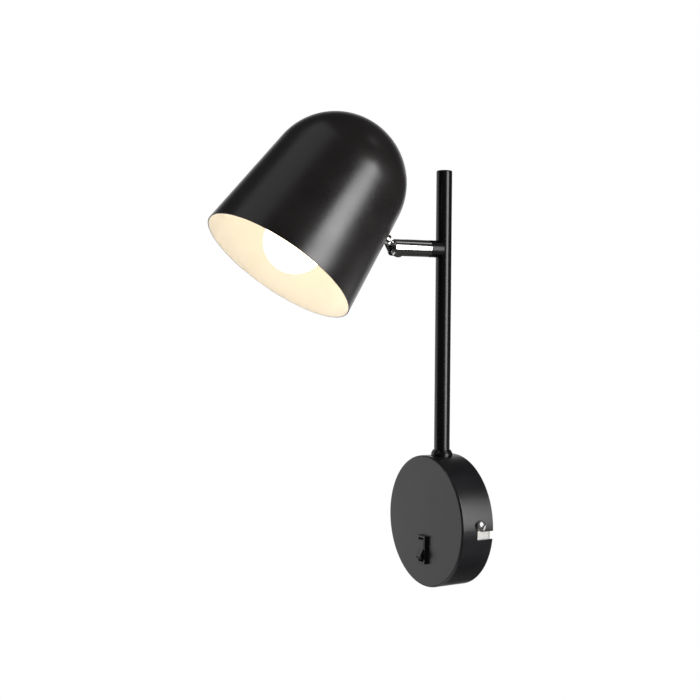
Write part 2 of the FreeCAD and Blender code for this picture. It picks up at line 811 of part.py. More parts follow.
def lampholder_sleeve():
    """Contact sleeve of thin sheet round the bulb's cap."""
    wall = 0.5
    start = V(0, 0, holder_mouth + 3)
    return from_shade(tube_of(sleeve_radius, sleeve_radius - wall, start, Z_AXIS, sleeve_length))


def lampholder_contact():
    """Bent spring strip under the holder's floor that reaches down to the bulb's tip."""
    seat = contact_floor - fit
    thick = 0.4
    dip = bulb_length + 0.3
    strip = across(4.0, (-6, seat - thick), (-6, seat), (-1.5, seat), (2.0, dip + thick), (4.5, dip + thick),
                   (4.5, dip), (1.8, dip), (-1.7, seat - thick))
    return from_shade(strip)


def lampholder_nipple():
    start = contact_floor + contact_wall + fit
    end = holder_top + holder_neck + bracket_thickness + holder_nut_height + contact_wall
    return from_shade(tube_of(nipple_radius, nipple_bore, V(0, 0, start), Z_AXIS, end - start))


def lampholder_nut():
    seat = holder_top + holder_neck + bracket_thickness + 2 * fit
    return from_shade(moved(hex_nut(nipple_nut_flats, spindle_bore, holder_nut_height), z=seat))


def bulb_glass():
    """Hollow globe that narrows to a neck inside its cap; its hidden inside is a chain of cones."""
    radius = bulb_diameter / 2
    shoulder = math.radians(44)
    neck = bulb_cap_diameter / 2 - 0.5
    leave = (radius * math.cos(shoulder), radius + radius * math.sin(shoulder))
    middle = (radius * math.cos(math.radians(-20)), radius + radius * math.sin(math.radians(-20)))
    globe = turned((0, 0), (middle, leave), (neck + 0.9, cap_start - 2), (neck + 0.5, cap_start),
                   (neck, cap_start), (neck, cap_start + 4), (0, cap_start + 4))
    inside = radius - bulb_glass_wall
    chain = [(inside * math.cos(math.radians(a)), radius + inside * math.sin(math.radians(a)))
             for a in range(-90, 45, 18)]
    throat = neck - 0.5
    hollow = turned(*chain, (throat, cap_start - 2), (throat, cap_start + 5), (0, cap_start + 5))
    return from_shade(globe.cut(hollow))


def bulb_cap():
    """Contact shell of the bulb."""
    radius = bulb_cap_diameter / 2
    wall = 0.45
    end = cap_start + bulb_cap_length
    cap = turned((radius - wall, cap_start), (radius, cap_start), (radius, end - 3), (radius - 2.4, end),
                 (radius - 2.4 - wall, end), (radius - wall, end - 3.2))
    return from_shade(cap)


def bulb_insulator():
    end = cap_start + bulb_cap_length
    radius = bulb_cap_diameter / 2 - 2.4
    plug = turned((0, end - 2), (radius - 0.5, end - 2), (radius - 0.5, end), (radius, end),
                  (2.4, bulb_length - 1.2), (0, bulb_length - 1.2))
    return from_shade(plug)


def bulb_tip():
    low = bulb_length - 1.2
    return from_shade(turned((0, low), (2.4, low), (2.4, low + 0.3), (1.0, bulb_length), (0, bulb_length)))


# ---- Rocker switch ----
def switch_rocker():
    """Rocker with two ridges and a valley between, on two short trunnions."""
    end_reach = well_half_height - 0.35
    bulge_place = (ridge_place + end_reach) / 2 + 0.7
    bulge_height = ridge_height * 0.78

    def side(sign):
        return [(sign * end_reach * 0.97, 1.4), (sign * bulge_place, bulge_height),
                (sign * ridge_place, ridge_height)]

    def upright(p):
        return V(-rocker_width / 2, -p[1], p[0])
    right, left = side(1), side(-1)
    face = outline(upright, (-3.0, -2.0), (3.0, -2.0), (end_reach * 0.9, -0.3),
                   right[0], (right[1], right[2]), (0.0, valley_height), left[2], (left[1], left[0]),
                   (-end_reach * 0.9, -0.3))
    rocker = Part.Face(face).extrude(V(rocker_width, 0, 0))
    ridges = [e for e in rocker.Edges if abs(abs(e.CenterOfMass.z) - ridge_place) < 0.01
              and abs(e.Length - rocker_width) < 0.01]
    rocker = rocker.makeFillet(0.5, ridges)
    reach = switch_housing_width / 2 - fit
    rocker = rocker.fuse(rod_of(trunnion_radius, V(-reach, 0, 0), X_AXIS, 2 * reach))
    rocker.rotate(ORIGIN, X_AXIS, -rocker_throw / 2)
    rocker.translate(rocker_pivot)
    return rocker.removeSplitter()


def switch_frame():
    """Bezel and housing in one moulding: a well for the rocker, and a snap lug above and below."""
    z = -switch_centre_drop
    bezel = box_between((-switch_width / 2, -canopy_depth - switch_proud, z - switch_height / 2),
                        (switch_width / 2, -canopy_depth - fit, z + switch_height / 2))
    rim = [e for e in bezel.Edges if abs(e.CenterOfMass.y + canopy_depth + switch_proud) < 0.01]
    bezel = bezel.makeFillet(0.5, rim)
    half_width = switch_housing_width / 2
    half_height = switch_housing_height / 2
    housing = box_between((-half_width, -canopy_depth - 1, z - half_height),
                          (half_width, -housing_back, z + half_height))
    frame = bezel.fuse(housing)
    for sign in (1, -1):
        wedge_start = z + sign * half_height
        lug = across(4.0, (fit - canopy_depth + canopy_wall, wedge_start),
                     (fit - canopy_depth + canopy_wall, wedge_start + sign * 0.9),
                     (-canopy_depth + canopy_wall + 4.5, wedge_start))
        frame = frame.fuse(lug)
    well_half = rocker_width / 2 + running
    well = box_between((-well_half, -canopy_depth - switch_proud - 1, z - well_half_height),
                       (well_half, -well_floor, z + well_half_height))
    frame = frame.cut(well)
    bearing_start = V(-half_width, -rocker_pivot_depth, z)
    frame = frame.cut(rod_of(trunnion_radius + fit, bearing_start, X_AXIS, switch_housing_width))
    for blade_z in blade_heights():
        frame = frame.cut(blade_at(blade_z, fit))
    return frame.removeSplitter()


def blade_heights():
    return (blade_spacing / 2 - switch_centre_drop, -blade_spacing / 2 - switch_centre_drop)


def blade_at(height, clearance):
    half_thick = blade_thickness / 2 + clearance
    half = blade_width / 2 + clearance
    return box_between((-half, -housing_back - blade_root - clearance, height - half_thick),
                       (half, blade_reach - housing_back, height + half_thick))


def switch_terminals():
    """Flat blades that stand out of the switch's back towards the wall, each with a hole."""
    blades = []
    for height in blade_heights():
        hole = rod_of(blade_hole / 2, V(0, blade_reach - 2.1 - housing_back, height - 2), Z_AXIS, 4)
        blades.append(blade_at(height, 0).cut(hole))
    return Part.makeCompound(blades)


# ---- Leads ----
def rod_run(side, first_points):
    """Lead that goes from the canopy up the rod and out to the end of the spindle."""
    x = side * rod_lead_offset
    return first_points + [V(x, rod_lead_y, canopy_inner - nipple_depth - 6), V(x, rod_lead_y, arm_height),
                           V(x, 0.6 - spindle_end, arm_height)]


def neutral_lead():
    top = block_height / 2
    points = rod_run(-1, [V(0, -tube_depth, top - 1), V(0, -tube_depth, top + 8)])
    return lead("neutral_lead", lead_diameter, points, lead_bend)


def switched_lead():
    low = blade_heights()[1]
    y = 3.4 - housing_back
    side = 2.1 * block_pitch
    points = rod_run(1, [V((blade_width + lead_diameter) / 2, y, low), V(10, y, low), V(side, y, low + 9),
                         V(side, y, block_height / 2 + 4), V(6, rod_lead_y, 24)])
    return lead("switched_lead", lead_diameter, points, lead_bend)


def live_lead():
    high = blade_heights()[0]
    y = 3.4 - housing_back
    x = block_pitch
    points = [V(x, -tube_depth, 1 - block_height / 2), V(x, -tube_depth, -block_height / 2 - 3.5),
              V(x - 1.5, y, high), V(blade_width / 2 + fit, y, high)]
    return lead("live_lead", lead_diameter, points, lead_bend)


def earth_lead():
    top = block_height / 2
    lug_y = -strap_thickness - 1.6
    points = [V(-block_pitch, -tube_depth, top - 1), V(-block_pitch, -tube_depth, top + 8),
              V(earth_place, lug_y - 1.2, top + 12), V(earth_place, lug_y, 10.4 + fit)]
    return lead("earth_lead", lead_diameter, points, lead_bend)


def joint_cable():
    """Short cable from the barrel's bore, under the tongue's eye and through the stem into the shade."""
    points = [V(0, -spindle_end - 0.8, arm_height - 0.8), V(0, 0.6 - slot_bottom, arm_height - 1.3),
              V(0, -slot_bottom - 2.9, arm_height - 5.6), V(0, -pivot_from_wall - 0.4, arm_height - 6.6),
              neck_point(3.0, -6.0), neck_point(*cable_entry), neck_point(cable_turn, 0),
              neck_point(head_cable_start, 0)]
    return lead("joint_cable", joint_cable_diameter, points, lead_bend)


def head_cable():
    """The same cable inside the shade, from the stub to the top of the lampholder."""
    start = neck_point(head_cable_start + fit, 0)
    on = neck_point(head_cable_start + 5, 0)
    places = [V(0, 21.0, holder_top + holder_neck - 4.5), V(0, 15.0, holder_top - 0.2)]
    rest = [from_shade(Part.Vertex(p)).Point for p in places]
    return lead("head_cable", joint_cable_diameter, [start, on] + rest, lead_bend)


PARTS = {
    "wall_bracket": wall_bracket,
    "canopy": canopy,
    "canopy_screws": canopy_screws,
    "terminal_block": terminal_block,
    "terminal_tubes": terminal_tubes,
    "clamp_screws": clamp_screws,
    "block_screws": block_screws,
    "earth_lug": earth_lug,
    "earth_screw": earth_screw,
    "switch_frame": switch_frame,
    "switch_rocker": switch_rocker,
    "switch_terminals": switch_terminals,
    "rod_collar": rod_collar,
    "rod_nipple": rod_nipple,
    "saddle_washer": saddle_washer,
    "lock_washer": lock_washer,
    "rod_nut": rod_nut,
    "rod_tube": rod_tube,
    "rod_cap": rod_cap,
    "branch_boss": branch_boss,
    "swivel_spindle": swivel_spindle,
    "swivel_washer": swivel_washer,
    "swivel_barrel": swivel_barrel,
    "pivot_screw": pivot_screw,
    "friction_washers": friction_washers,
    "tilt_tongue": tilt_tongue,
    "stub_washer": stub_washer,
    "stub_nut": stub_nut,
    "shade": shade,
    "lampholder_bracket": lampholder_bracket,
    "lampholder_body": lampholder_body,
    "lampholder_sleeve": lampholder_sleeve,
    "lampholder_contact": lampholder_contact,
    "lampholder_nipple": lampholder_nipple,
    "lampholder_nut": lampholder_nut,
    "bulb_glass": bulb_glass,
    "bulb_cap": bulb_cap,
    "bulb_insulator": bulb_insulator,
    "bulb_tip": bulb_tip,
    "neutral_lead": neutral_lead,
    "switched_lead": switched_lead,
    "live_lead": live_lead,
    "earth_lead": earth_lead,
    "joint_cable": joint_cable,
    "head_cable": head_cable,
}

os.makedirs("parts", exist_ok=True)
for node, make in PARTS.items():
    shape = make()
    if not shape.isValid():
        print("not valid:", node)
    shape.exportStep(os.path.join("parts", node + ".step"))
    print(f"{node}: {len(shape.Solids)} solid(s), {shape.Volume:.1f} mm3")
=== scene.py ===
import math

import bmesh
import bpy
from mathutils import Matrix, Vector


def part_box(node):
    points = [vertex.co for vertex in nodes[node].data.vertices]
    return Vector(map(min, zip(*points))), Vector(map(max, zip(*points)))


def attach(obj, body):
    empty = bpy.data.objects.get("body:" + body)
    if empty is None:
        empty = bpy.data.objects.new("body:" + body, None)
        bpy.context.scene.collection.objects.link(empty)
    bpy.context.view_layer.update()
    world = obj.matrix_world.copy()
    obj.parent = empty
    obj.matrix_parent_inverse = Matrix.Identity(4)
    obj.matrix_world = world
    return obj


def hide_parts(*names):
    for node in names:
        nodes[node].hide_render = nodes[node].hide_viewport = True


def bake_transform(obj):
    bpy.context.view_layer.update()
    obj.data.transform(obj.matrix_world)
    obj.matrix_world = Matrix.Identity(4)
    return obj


# Bedside wall reading lamp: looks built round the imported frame. Metres, +Z up, the wall is y = 0
# and the lamp stands out from it along -Y.

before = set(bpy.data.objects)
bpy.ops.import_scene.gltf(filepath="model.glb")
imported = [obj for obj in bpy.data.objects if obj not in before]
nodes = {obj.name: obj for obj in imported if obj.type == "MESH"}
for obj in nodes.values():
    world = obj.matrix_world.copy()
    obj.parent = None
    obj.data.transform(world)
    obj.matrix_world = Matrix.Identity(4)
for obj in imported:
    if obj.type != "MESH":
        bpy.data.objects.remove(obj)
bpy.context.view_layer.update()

MM = 0.001
UNMOVED = Matrix.Identity(4)

# ---- Sizes shared with the frame, in millimetres ----
pivot = Vector((0, -53.6, 207.0))
head_tilt = math.radians(36.95)
shade_rim_radius = 59.0
shade_height = 128.0
dome_radius = 51.35
shade_wall = 0.9
joint_height = 71.5
joint_reach = 17.2
dome_centre = shade_height - dome_radius
bulb_radius = 22.5
cap_radius = 6.9
cap_start = 51.0
cap_end = 70.5
rod_from_wall = 12.0
canopy_radius = 50.0
nipple_radius = 4.95
nipple_bore = 3.5
sheath_radius = 1.1
core_radius = 0.95


def shade_taper():
    """Slope of the shade's straight side, which meets the dome without a corner."""
    to_rim = math.atan2(dome_centre, shade_rim_radius)
    return math.acos(dome_radius / math.hypot(shade_rim_radius, dome_centre)) - to_rim


taper = shade_taper()


# ---- Places ----
def shade_frame():
    """From the shade's own frame, upright with its rim at z = 0, to the lamp, in millimetres."""
    wall = shade_rim_radius - joint_height * math.tan(taper)
    shift = Vector((0, -wall - joint_reach * math.cos(taper),
                    -joint_height - joint_reach * math.sin(taper)))
    turn = Matrix.Rotation(-head_tilt, 4, "X")
    return Matrix.Translation(pivot) @ turn @ Matrix.Translation(shift)


def neck_point(reach, rise):
    """Point level with the neck's middle plane: reach towards the shade, rise above the neck."""
    angle = head_tilt - taper
    return pivot + Vector((0, -reach * math.cos(angle) + rise * math.sin(angle),
                           reach * math.sin(angle) + rise * math.cos(angle)))


def standing(direction, place):
    """Frame at a place whose +Z points along a direction."""
    turn = Vector(direction).to_track_quat("Z", "Y").to_matrix().to_4x4()
    return Matrix.Translation(Vector(place)) @ turn


# ---- Mesh helpers: all sizes in millimetres ----
def add_object(name, data):
    made = bpy.data.objects.new(name, data)
    bpy.context.scene.collection.objects.link(made)
    return made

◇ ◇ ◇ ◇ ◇

Print only the run of lines that begins with the line containing "for node, make" and ends with the line containing "in imported if", both included, exactly as they read.

for node, make in PARTS.items():
    shape = make()
    if not shape.isValid():
        print("not valid:", node)
    shape.exportStep(os.path.join("parts", node + ".step"))
    print(f"{node}: {len(shape.Solids)} solid(s), {shape.Volume:.1f} mm3")
=== scene.py ===
import math

import bmesh
import bpy
from mathutils import Matrix, Vector


def part_box(node):
    points = [vertex.co for vertex in nodes[node].data.vertices]
    return Vector(map(min, zip(*points))), Vector(map(max, zip(*points)))


def attach(obj, body):
    empty = bpy.data.objects.get("body:" + body)
    if empty is None:
        empty = bpy.data.objects.new("body:" + body, None)
        bpy.context.scene.collection.objects.link(empty)
    bpy.context.view_layer.update()
    world = obj.matrix_world.copy()
    obj.parent = empty
    obj.matrix_parent_inverse = Matrix.Identity(4)
    obj.matrix_world = world
    return obj


def hide_parts(*names):
    for node in names:
        nodes[node].hide_render = nodes[node].hide_viewport = True


def bake_transform(obj):
    bpy.context.view_layer.update()
    obj.data.transform(obj.matrix_world)
    obj.matrix_world = Matrix.Identity(4)
    return obj


# Bedside wall reading lamp: looks built round the imported frame. Metres, +Z up, the wall is y = 0
# and the lamp stands out from it along -Y.

before = set(bpy.data.objects)
bpy.ops.import_scene.gltf(filepath="model.glb")
imported = [obj for obj in bpy.data.objects if obj not in before]
nodes = {obj.name: obj for obj in imported if obj.type == "MESH"}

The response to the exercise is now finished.